You click “submit” on your job application, and you wait. You interview for your dream job, and you wait. Much of the application/interview process is out of your hands, but there is something job seekers can do instead of constantly watching your phone and email – follow up with the hiring manager. Following up with hiring managers can be a very intimidating but essential part of the job search. You walk a thin line between showing your interest and becoming annoying. Here is advice on when and how to follow up during different stages of the interview process.

After You Send In Your Application

The first thing you always need to remember is that hiring managers are typically swamped with applications, so you need to be respectful of the little time they have. Usually hiring managers prefer follow up emails during this stage, but regardless if you call or email, make sure you keep the message short. You can ask what the next steps in the process are, the timeline for everything, or if the hiring manager needs additional information about you.
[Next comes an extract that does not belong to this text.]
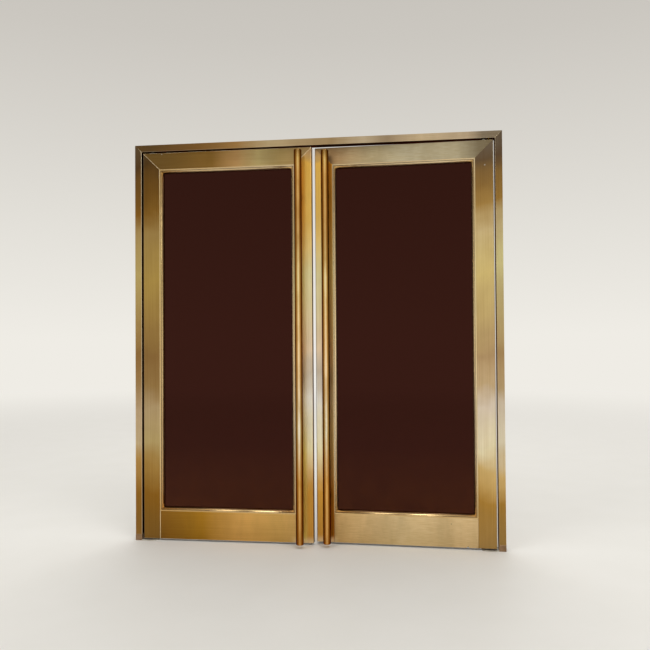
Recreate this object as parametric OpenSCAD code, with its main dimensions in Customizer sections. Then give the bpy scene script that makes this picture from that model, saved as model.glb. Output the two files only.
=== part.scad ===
// Pair of glazed double-acting entrance doors in a plain metal frame.
// Millimetres, Z up. The outside looks along -Y, so -Y is the street side.
// The origin is on the left jamb's wall face, at floor level, in the middle of the doors' thickness.

/* [Leaves] */

// Height of each leaf
leaf_h = 2600; // [1900:10:2900]

// Width of each leaf
leaf_w = 1156; // [800:1:1300]

// Thickness of each leaf
leaf_t = 50; // [44:1:60]

// Face width of the upright stiles
stile_w = 115; // [90:1:160]

// Face height of the top rail
top_rail_h = 112; // [90:1:200]

// Face height of the bottom rail
bottom_rail_h = 186; // [120:1:320]

// How far the right leaf stands open inward at rest, in degrees
right_ajar = 2.1; // [0:0.1:3]

/* [Gaps] */

// Gap between the two meeting stiles
meeting_gap = 17; // [14:1:30]

// Gap between a leaf and its jamb
side_gap = 9; // [9:1:16]

// Gap between the leaves and the head
top_gap = 10; // [6:1:12]

// Height of the leaves above the floor
floor_gap = 13; // [13:1:20]

/* [Frame] */

// Face width of the jambs and the head
frame_face = 45; // [36:1:80]

// Depth of the jambs and the head through the wall
frame_depth = 66; // [62:1:120]

// Height of the plain block under each jamb
foot_h = 40; // [20:1:80]

/* [Glazing] */

// Thickness of the glass
glass_t = 8; // [6:1:12]

// Width of the stepped bead round the glass
bead_w = 25; // [20:1:32]

/* [Pull bars] */

// Diameter of the pull bars
bar_d = 50; // [36:1:60]

// Finger space between a pull bar and its leaf
bar_gap = 55; // [40:1:80]

// Distance of a pull bar's axis from the leaf's free edge
bar_in = 79; // [60:1:90]

// Length left free above a pull bar
bar_top_space = 35; // [20:1:200]

// Length left free below a pull bar
bar_bottom_space = 12; // [10:1:200]

/* [Pivots] */

// Distance of a pivot from the leaf's hinge edge
pivot_in = 60; // [55:1:65]

// Diameter of the pivot pins
pin_d = 16; // [12:1:20]

/* [Hidden] */

$fn = 48;

frame_w = 2 * (frame_face + side_gap + leaf_w) + meeting_gap;
head_under_z = floor_gap + leaf_h + top_gap;
frame_h = head_under_z + frame_face;
wall_to_leaf = frame_face + side_gap;
wall_to_pivot = wall_to_leaf + pivot_in;
frame_arris_r = 3;
foot_proud = 2;
foot_chamfer = 3;

leaf_arris_r = 5;
pane_open_w = leaf_w - 2 * stile_w;
pane_open_h = leaf_h - top_rail_h - bottom_rail_h;
glass_play = 6;

// The bead has a fillet a little proud of the leaf, a narrow groove and a quarter-round down to the glass
bead_proud = 1;
bead_h = (leaf_t - glass_t) / 2 + bead_proud;
fillet_w = 0.35 * bead_w;
fillet_r = 2;
groove_w = 2.5;
groove_depth = 6;
ovolo_drop = 2.5;
ovolo_r = bead_w - fillet_w - groove_w;
mitre_slit = 0.15;

bar_r = bar_d / 2;
bar_end_r = 5;
bar_len = leaf_h - bar_top_space - bar_bottom_space;
bar_y = leaf_t / 2 + bar_gap + bar_r;
post_r = 10;
post_seat = 4;
post_end_space = 280;
fit_play = 0.05;

pin_r = pin_d / 2;
pin_grip = 25;
pin_end_play = 6;
collar_r = 14;
collar_play = 0.5;
arm_t = 7;
arm_r = 40;

// A wrench notch shows at the foot of the right leaf's bottom rail
notch_in = 182;
notch_r = 8;
notch_depth = 12;

brass = [0.66, 0.53, 0.29];
bright_brass = [0.85, 0.66, 0.35];
dark_glass = [0.20, 0.07, 0.06];
steel = [0.52, 0.52, 0.50];

// Frame

// Section of the frame: X from the wall to the doorway, Y through the wall
module frame_section() {
    translate([0, -frame_depth / 2])
        square([frame_face - frame_arris_r, frame_depth]);
    translate([0, -frame_depth / 2 + frame_arris_r])
        square([frame_face, frame_depth - 2 * frame_arris_r]);
    for (side = [-1, 1])
        translate([frame_face - frame_arris_r, side * (frame_depth / 2 - frame_arris_r)])
            circle(frame_arris_r);
}

// A plate standing in the XZ plane, used to cut mitres
module upright_plate(outline, depth) {
    rotate([90, 0, 0])
        linear_extrude(depth, center = true)
            polygon(outline);
}

module jamb() {
    color(brass)
    intersection() {
        linear_extrude(frame_h)
            frame_section();
        upright_plate([
            [0, foot_h],
            [frame_face, foot_h],
            [frame_face, head_under_z],
            [0, frame_h]
        ], 2 * frame_depth);
    }
}

module head() {
    color(brass)
    difference() {
        intersection() {
            translate([0, 0, frame_h])
                rotate([0, 90, 0])
                    linear_extrude(frame_w)
                        frame_section();
            upright_plate([
                [0, frame_h],
                [frame_face, head_under_z],
                [frame_w - frame_face, head_under_z],
                [frame_w, frame_h]
            ], 2 * frame_depth);
        }
        for (x = [wall_to_pivot, frame_w - wall_to_pivot])
            translate([x, 0, head_under_z - 1])
                cylinder(r = pin_r + fit_play, h = pin_grip + 1);
    }
}

module jamb_foot() {
    half = frame_depth / 2 + foot_proud;
    color(steel)
    rotate([90, 0, 90])
        linear_extrude(frame_face)
            polygon([
                [-half, 0],
                [half, 0],
                [half, foot_h - foot_chamfer],
                [half - foot_chamfer, foot_h],
                [-half + foot_chamfer, foot_h],
                [-half, foot_h - foot_chamfer]
            ]);
}

// Pivots

// An arm on the floor reaches from the jamb's foot under the leaf and carries the lower pin
module floor_pivot() {
    color(steel) {
        linear_extrude(arm_t) {
            translate([frame_face, -arm_r])
                square([side_gap + pivot_in, 2 * arm_r]);
            translate([wall_to_pivot, 0])
                circle(arm_r);
        }
        translate([wall_to_pivot, 0, 0]) {
            cylinder(r = collar_r, h = floor_gap - collar_play);
            cylinder(r = pin_r, h = floor_gap + pin_grip);
        }
    }
}

module top_pivot() {
    color(steel)
    translate([wall_to_pivot, 0, head_under_z - top_gap]) {
        translate([0, 0, collar_play])
            cylinder(r = collar_r, h = top_gap - collar_play);
        translate([0, 0, -pin_grip])
            cylinder(r = pin_r, h = 2 * pin_grip + top_gap);
    }
}

// Leaf, drawn with its hinge edge at X 0, its foot at Z 0 and its middle at Y 0

module leaf_plan() {
    translate([leaf_arris_r, -leaf_t / 2])
        square([leaf_w - 2 * leaf_arris_r, leaf_t]);
    translate([0, -leaf_t / 2 + leaf_arris_r])
        square([leaf_w, leaf_t - 2 * leaf_arris_r]);
    for (x = [leaf_arris_r, leaf_w - leaf_arris_r])
        for (side = [-1, 1])
            translate([x, side * (leaf_t / 2 - leaf_arris_r)])
                circle(leaf_arris_r);
}

module leaf_part(outline) {
    intersection() {
        linear_extrude(leaf_h)
            leaf_plan();
        upright_plate(outline, 2 * leaf_t);
    }
}

module pin_bore(z) {
    translate([pivot_in, 0, z])
        cylinder(r = pin_r + fit_play, h = pin_grip + pin_end_play + 1);
}

module hinge_stile() {
    color(brass)
    difference() {
        leaf_part([
            [0, 0],
            [stile_w, 0],
            [stile_w, leaf_h - top_rail_h],
            [0, leaf_h]
        ]);
        pin_bore(-1);
        pin_bore(leaf_h - pin_grip - pin_end_play);
    }
}

module meeting_stile() {
    color(brass)
    leaf_part([
        [leaf_w - stile_w, 0],
        [leaf_w, 0],
        [leaf_w, leaf_h],
        [leaf_w - stile_w, leaf_h - top_rail_h]
    ]);
}

module top_rail() {
    color(brass)
    difference() {
        leaf_part([
            [0, leaf_h],
            [stile_w, leaf_h - top_rail_h],
            [leaf_w - stile_w, leaf_h - top_rail_h],
            [leaf_w, leaf_h]
        ]);
        pin_bore(leaf_h - pin_grip - pin_end_play);
    }
}

module bottom_rail() {
    color(brass)
    translate([stile_w, -leaf_t / 2, 0])
        cube([pane_open_w, leaf_t, bottom_rail_h]);
}

module notched_bottom_rail() {
    color(brass)
    difference() {
        bottom_rail();
        translate([notch_in, -leaf_t / 2 + notch_depth, 0])
            rotate([90, 0, 0])
                cylinder(r = notch_r, h = notch_depth + 1);
    }
}

module glass() {
    color(dark_glass)
    translate([stile_w + glass_play, -glass_t / 2, bottom_rail_h + glass_play])
        cube([pane_open_w - 2 * glass_play, glass_t, pane_open_h - 2 * glass_play]);
}

// Section of the bead: X from the leaf's frame to the pane, Y out from the glass
module bead_section() {
    ovolo_x = fillet_w + groove_w;
    ovolo_y = bead_h - ovolo_drop - ovolo_r;
    square([fillet_w, bead_h - fillet_r]);
    square([fillet_w - fillet_r, bead_h]);
    translate([fillet_w - fillet_r, bead_h - fillet_r])
        circle(fillet_r);
    square([ovolo_x, bead_h - groove_depth]);
    square([bead_w, ovolo_y]);
    intersection() {
        translate([ovolo_x, ovolo_y])
            circle(ovolo_r);
        translate([ovolo_x, ovolo_y - 1])
            square(ovolo_r + 1);
    }
}

// A bead along X with both ends mitred, its section rising from Z 0 and facing -Y
module bead_length(length) {
    intersection() {
        translate([0, -glass_t / 2, 0])
            rotate([180, -90, 0])
                linear_extrude(length)
                    bead_section();
        upright_plate([
            [mitre_slit, 0],
            [length - mitre_slit, 0],
            [length - bead_w - mitre_slit, bead_w],
            [bead_w + mitre_slit, bead_w]
        ], 2 * leaf_t);
    }
}

module upright_bead() {
    mirror([1, 0, -1])
        bead_length(pane_open_h);
}

module beads() {
    color(brass)
    translate([stile_w, 0, bottom_rail_h]) {
        bead_length(pane_open_w);
        translate([0, 0, pane_open_h])
            mirror([0, 0, 1])
                bead_length(pane_open_w);
        upright_bead();
        translate([pane_open_w, 0, 0])
            mirror([1, 0, 0])
                upright_bead();
    }
}

// Heights of a bar's three posts above the leaf's foot
post_heights = [
    bar_bottom_space + post_end_space,
    bar_bottom_space + bar_len / 2,
    bar_bottom_space + bar_len - post_end_space
];

module bar_section() {
    square([bar_r - bar_end_r, bar_len]);
    translate([0, bar_end_r])
        square([bar_r, bar_len - 2 * bar_end_r]);
    for (y = [bar_end_r, bar_len - bar_end_r])
        translate([bar_r - bar_end_r, y])
            intersection() {
                circle(bar_end_r);
                translate([-1, -bar_end_r])
                    square([bar_end_r + 1, 2 * bar_end_r]);
            }
}

// Posts run out from the leaf's face along -Y
module post_row(radius) {
    for (z = post_heights)
        translate([leaf_w - bar_in, -leaf_t / 2, z])
            rotate([90, 0, 0])
                cylinder(r = radius, h = bar_gap + post_seat);
}

module pull_bar() {
    color(bright_brass)
    difference() {
        translate([leaf_w - bar_in, -bar_y, bar_bottom_space])
            rotate_extrude()
                bar_section();
        post_row(post_r + fit_play);
    }
}

module pull_bar_posts() {
    color(bright_brass)
    post_row(post_r);
}

// Places

module inner_side() {
    mirror([0, 1, 0])
        children();
}

module right_of_frame() {
    translate([frame_w, 0, 0])
        mirror([1, 0, 0])
            children();
}

module left_leaf() {
    translate([wall_to_leaf, 0, floor_gap])
        children();
}

// The right leaf is the left one's mirror image, turned about its own pivot
module right_leaf() {
    translate([frame_w - wall_to_pivot, 0, floor_gap])
        rotate([0, 0, -right_ajar])
            translate([pivot_in, 0, 0])
                mirror([1, 0, 0])
                    children();
}

jamb();  // left_jamb
right_of_frame() jamb();  // right_jamb
head();
jamb_foot();  // left_jamb_foot
right_of_frame() jamb_foot();  // right_jamb_foot
floor_pivot();  // left_floor_pivot
right_of_frame() floor_pivot();  // right_floor_pivot
top_pivot();  // left_top_pivot
right_of_frame() top_pivot();  // right_top_pivot

left_leaf() hinge_stile();  // left_hinge_stile
left_leaf() meeting_stile();  // left_meeting_stile
left_leaf() top_rail();  // left_top_rail
left_leaf() bottom_rail();  // left_bottom_rail
left_leaf() glass();  // left_glass
left_leaf() beads();  // left_outer_beads
left_leaf() inner_side() beads();  // left_inner_beads
left_leaf() pull_bar();  // left_outer_bar
left_leaf() pull_bar_posts();  // left_outer_bar_posts
left_leaf() inner_side() pull_bar();  // left_inner_bar
left_leaf() inner_side() pull_bar_posts();  // left_inner_bar_posts

right_leaf() hinge_stile();  // right_hinge_stile
right_leaf() meeting_stile();  // right_meeting_stile
right_leaf() top_rail();  // right_top_rail
right_leaf() notched_bottom_rail();  // right_bottom_rail
right_leaf() glass();  // right_glass
right_leaf() beads();  // right_outer_beads
right_leaf() inner_side() beads();  // right_inner_beads
right_leaf() pull_bar();  // right_outer_bar
right_leaf() pull_bar_posts();  // right_outer_bar_posts
right_leaf() inner_side() pull_bar();  // right_inner_bar
right_leaf() inner_side() pull_bar_posts();  // right_inner_bar_posts
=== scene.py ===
# Looks for a pair of brass-framed glass entrance doors with full-height pull bars.
# Metres, Z up. The street side faces -Y, so the camera stands at -Y.

import math

import bmesh
import bpy
from mathutils import Matrix, Vector


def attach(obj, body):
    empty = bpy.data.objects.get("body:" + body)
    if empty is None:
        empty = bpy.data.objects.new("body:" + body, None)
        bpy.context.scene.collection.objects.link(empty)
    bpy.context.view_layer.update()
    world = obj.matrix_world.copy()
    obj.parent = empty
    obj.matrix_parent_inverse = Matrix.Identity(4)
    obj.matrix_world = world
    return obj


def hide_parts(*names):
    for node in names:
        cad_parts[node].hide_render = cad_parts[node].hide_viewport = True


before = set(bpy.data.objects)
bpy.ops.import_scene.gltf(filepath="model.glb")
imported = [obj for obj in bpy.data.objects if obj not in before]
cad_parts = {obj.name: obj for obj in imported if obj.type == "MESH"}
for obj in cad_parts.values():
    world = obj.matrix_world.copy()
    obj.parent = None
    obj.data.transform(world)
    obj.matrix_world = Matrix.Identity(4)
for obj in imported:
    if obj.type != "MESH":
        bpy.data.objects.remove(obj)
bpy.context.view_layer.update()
scene = bpy.context.scene
mm = 0.001
hair = 0.01 * mm          # points closer than this count as one
print("packed doors loaded,", len(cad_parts), "nodes")


# Sizes that several pieces share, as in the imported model

doorSizes = {
    "leafHeight": 2600 * mm,
    "leafWidth": 1156 * mm,
    "leafThickness": 50 * mm,
    "stileWidth": 115 * mm,
    "topRailHeight": 112 * mm,
    "bottomRailHeight": 186 * mm,
    "glassThickness": 8 * mm,
    "meetingGap": 17 * mm,
    "sideGap": 9 * mm,
    "topGap": 10 * mm,
    "floorGap": 13 * mm,
    "frameFace": 45 * mm,
    "frameDepth": 66 * mm,
    "footHeight": 40 * mm,
    "pivotIn": 60 * mm,
    "rightAjar": math.radians(2.1),
}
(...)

As for timing, if you did not receive an auto-response from the organization after you submitted your application online, this is an opportunity to show initiative and sincere interest by reaching out to the hiring manager right away to ask if your application was received. Technology isn’t perfect, and you wouldn’t want to miss out on a job opportunity simply because a system glitch prevented your application from getting to the hiring manager. If you did receive an auto-response message or you sent you application directly to the hiring manager via email, hold off for at least a week.

During this stage, don’t reach out to the hiring manager more than twice, unless he/she requests more follow up. If the job description asks for no follow up, be sure to respect that request.

After Your Interview 

Post-interview, there are two types of follow up you can use. Immediately after interview, the first thing you need to do is send a thank you note to your interviewer. If you decide to send a note by email, send it that day. If you choose to hand-write a note, mail it the same day as your interview. Thank you notes are an important part of the interview process, as they can help you stand out either in a good way if it’s well-written, or a bad way if you fail to send one.

If it’s been a couple weeks after your interview, and you still have not heard back from the hiring manager, you should follow up again. Ask the interviewer if there is a next stage in the interview process or what the timeline looks like for a decision to be made. Again, this is an opportunity to convey your interest in the opportunity, but you still don’t want to cross the line and become annoying to the hiring manager.

Following up is not difficult; it just takes common sense. Listening to our advice will help you get started, but remember that every application process is different, so you need to feel out the situation to determine the most efficient way to reach the hiring manager.